Borko Stefanović: "Serbien wird seine Visa-Politik jener der EU anpassen müssen, wenn es jemals Mitglied werden will. Ich glaube, das wird Vučić tun, weil es ihn politisch wenig kostet, die Visa-Regelungen mit Pakistan oder Indien aufzugeben. Für Tunesien und Ruanda hat er das schon gemacht, für Kuba wird er das vermutlich auch noch tun. Serbien würde sicherstellen, dass keine Migranten mehr visafrei nach Serbien einreisen können und dann in die EU gelangen. Viele kommen aber auch über Bulgarien und Griechenland, die ja schon EU-Mitglieder sind, nach Mitteleuropa. Es ist also nicht nur Serbiens Problem. Und Serbien will kein Parkplatz für Flüchtlinge mehr sein. Es ist aber kein serbisches, kein bulgarisches und kein griechisches Problem. Sondern ein europäisches und die EU sollte hier stärker agieren."
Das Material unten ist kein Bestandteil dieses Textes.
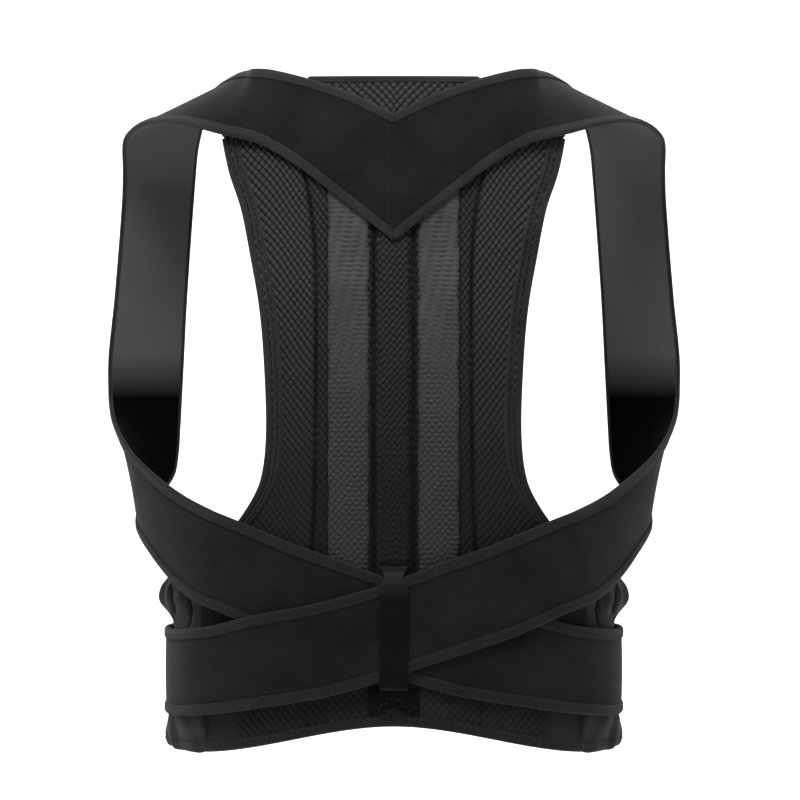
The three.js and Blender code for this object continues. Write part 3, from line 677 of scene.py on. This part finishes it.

... die Stimmung in Serbien gegenüber Flüchtlingen in ihrem Land.
"Es ist nicht einfach. Auch in Serbien schießen die Preise in die Höhe. Und es wird schwieriger, der Bevölkerung zu erklären, dass wir den Flüchtlingen helfen sollen."
... die russischen Flüchtlinge in Serbien.
"Es sind inzwischen mehr als 200.000 - und das ist eine Dunkelziffer. Viele von ihnen sind gegen Putin und wollen vor ihm weglaufen. Die meisten arbeiten in der IT-Branche, das ist auch das Personal, das wir in Serbien dringend brauchen."
... seine Sichtweise, wie Serbien in Westeuropa wahrgenommen wird.
"Tatsächlich wird Serbien gerade als isoliertes, rechtes Land eingeordnet. Einerseits wegen Vučić und andererseits, weil es sich nicht den Russland-Sanktionen anschließt. Und wir haben das ungelöste Problem mit dem Kosovo, dessen Unabhängigkeit Serbien niemals anerkennen wird. Dazu stehen wir. Dass das Bild von Serbien international gerade so schlecht ist, hat auch mit der jahrelangen anti-westlichen Medienpropaganda dort zu tun".

Borko Stefanović
... seine Vorstellungen darüber, was die EU machen müsste, um eine Annäherung Serbiens zu erleichtern.
"Die EU sollte endlich greifbare Schritte auf Serbien und andere EU-Beitrittskandidaten machen. Auch wir, EU-Beitrittskandidatenländer, sollten unsere eigenen EU-Abgeordneten, die uns dort alle und nicht nur sich selbst vertreten sollten, wählen können. Sie würden ohne Beitritt nicht abstimmen dürfen, aber dann hätten wir sie zumindest schonmal dort und sie könnten für sich sprechen. Das wäre wichtig für unsere Leute, denn Europa ist zu weit von uns weggerückt. Besonders viel Kritik gibt es wegen der vielen Bürokratie und des Mangels an Effizienz. Sagen wir es so: Die Menschen am Balkan sehen nicht mal das Geld, das aus der EU kommt. Sie fühlen es nicht. Wir befinden uns in einem schmuddeligen und langsam zerfallenden Warteraum. In so einem Warteraum können leicht andere Kräfte eindringen und Probleme verursachen – nicht nur Armut und Korruption, sondern auch nationalistischer Natur".
... die Anti-EU-Stimmung in Serbien.
"Derzeit sind nur noch 35 Prozent der Serben für den EU-Beitritt, was ein Rekord-Tief ist. Andererseits glauben mehr als 75 Prozent, dass Russland unser Freund ist. Ähnlich viel Zustimmung gibt es gegenüber China. Diese Nummern sollten alle besorgt machen. Unser Standpunkt ist aber klar: Wir wollen die EU-Mitgliedschaft so schnell wie möglich!"
...die Möglichkeiten der Opposition unter Vučić
"Wir versuchen seit Jahren darauf aufmerksam zu machen, was in Serbien vor sich geht. In den letzten zehn Jahren sind wir als Opposition immer wieder Opfer von Angriffen des Regimes geworden, auch persönlich - von Schmierkampagnen gegen uns in den von Vučić und seiner Regierung kontrollierten Medien bis hin zu körperlichen Attacken.
... die ewige Unruhe auf dem Westbalkan.
"Es geht hier nicht mehr nur um den Balkan. Es geht nicht um die Stabilität am Balkan und dass wir nicht mehr miteinander streiten. Das ist auch ein Problem Europas. Wir fordern Europa dazu auf, uns zu zeigen, dass es unser zuhause ist und wir dort enden werden".